Over the past decade, GCC countries have collectively invested over $100 billion in Africa, with
the UAE leading at $59.4 billion, followed by Saudi Arabia at $25.6 billion, and Qatar at $7.2
billion
Infrastructure and Logistics
The Gulf States, especially the UAE, have expanded influence in Africa's infrastructure sector
through investments like DP World’s operations in nine countries. These projects boost Africa’s
global connectivity and intra-continental trade, supporting the African Continental Free Trade
Area (AfCFTA). Abu Dhabi Ports further enhances logistics in Angola and Egypt to streamline
cargo movement. These projects reduce Africa’s dependency on Western-controlled maritime
corridors and provide faster, cost-effective logistics solutions essential for industrialization and
export growth.
Energy
The energy partnership between Africa and the Gulf States is gaining significant traction, with a
focus on both traditional and renewable sources. Saudi Arabia’s Aramco is working on
revitalizing four state refineries in Nigeria to boost local refining capacity and reduce fuel
imports. Simultaneously, the UAE is involved in developing oil and gas infrastructure, including
a major offshore gas pipeline connecting Nigeria to Morocco. These initiatives are crucial for
energy security, economic diversification, and job creation in Africa. They also offer GCC
nations strategic access to African energy markets, positioning them as key players in Africa’s
energy transition and industrial advancement.
Renewable Energy
Gulf States, especially the UAE, are leading efforts to bridge Africa’s renewable energy gap.

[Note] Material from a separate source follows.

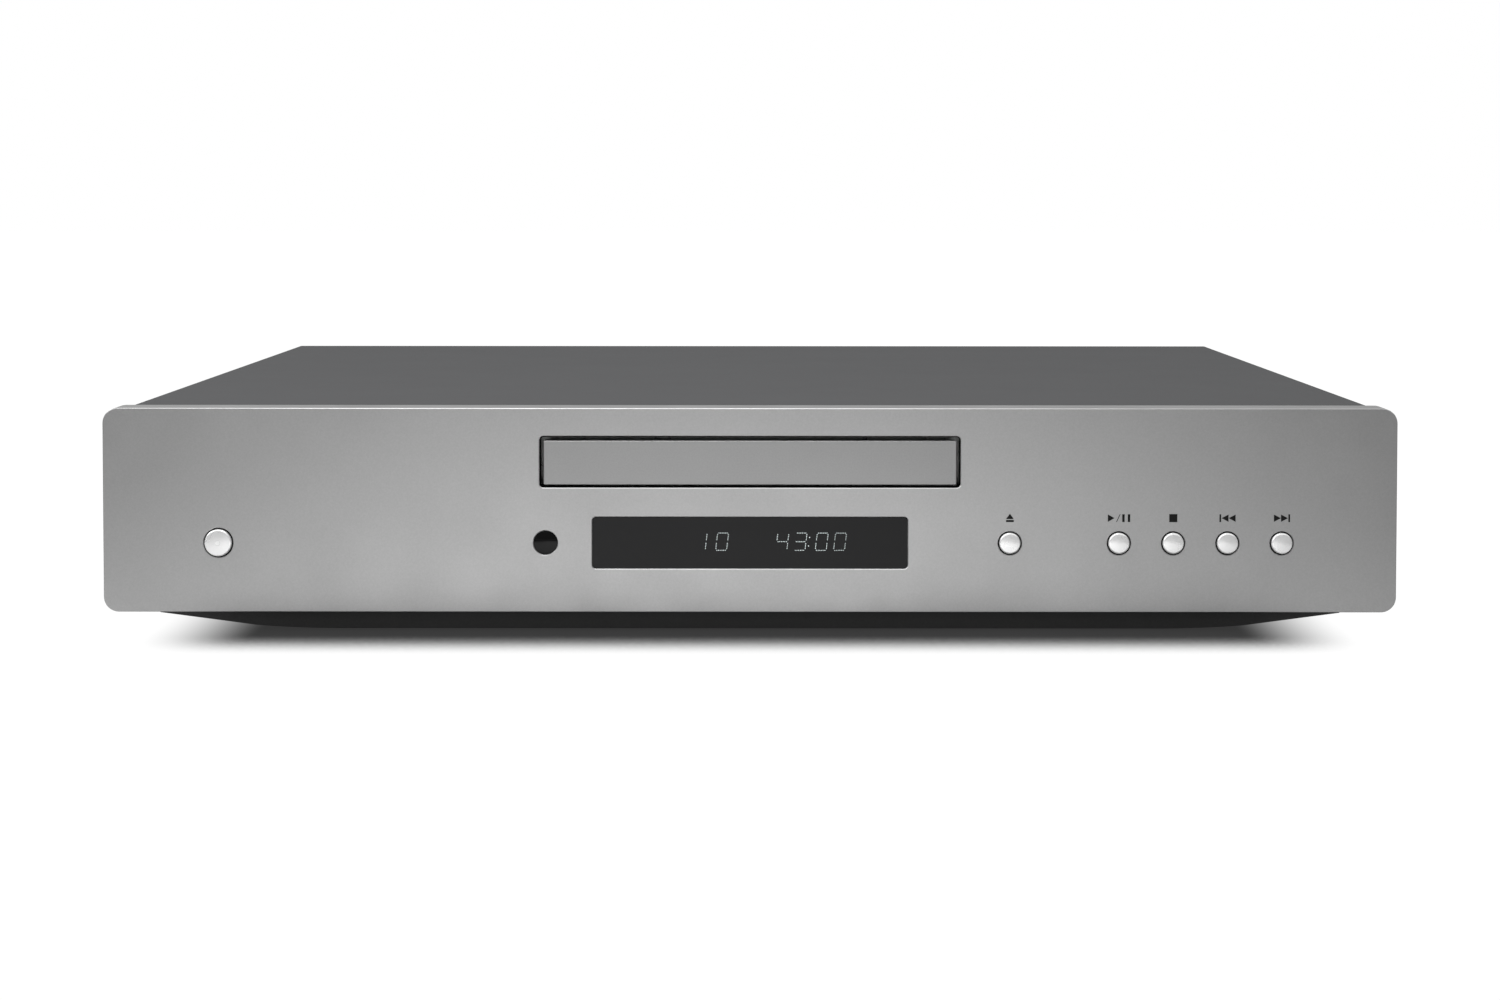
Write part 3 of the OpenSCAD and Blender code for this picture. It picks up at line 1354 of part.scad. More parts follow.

Masdar, the UAE’s renewable energy giant, is spearheading a $10 billion initiative to add 10
gigawatts of power across Sub-Saharan Africa. With over 600 million Africans lacking access to
electricity, this investment is transformative. Projects in Kenya, Ethiopia, and Mozambique focus
on solar, wind, and hydro power, aimed at rural electrification and off-grid solutions. These
efforts align with Africa’s sustainable development goals and climate commitments, while
positioning the Gulf as a green energy ally. This energy diplomacy enhances trust and
strengthens long-term strategic alliances across the continent.
Mining and Natural Resources
Africa’s vast mineral wealth has drawn increasing interest from Gulf investors. In 2024, the
UAE’s International Holding Company acquired a 51% stake in Zambia’s Mopani Copper
Mines, giving it access to one of Africa’s largest copper deposits, crucial for global green
technologies. Meanwhile, Saudi Arabia has signed mining cooperation agreements with
countries like Mauritania, Sudan, and South Africa, targeting gold, lithium, and rare earths.
These investments support Africa’s goal to localize value chains, create jobs, and increase
exports. At the same time, GCC countries benefit from resource diversification, securing raw
materials critical to their industrial and economic diversification away from oil dependency.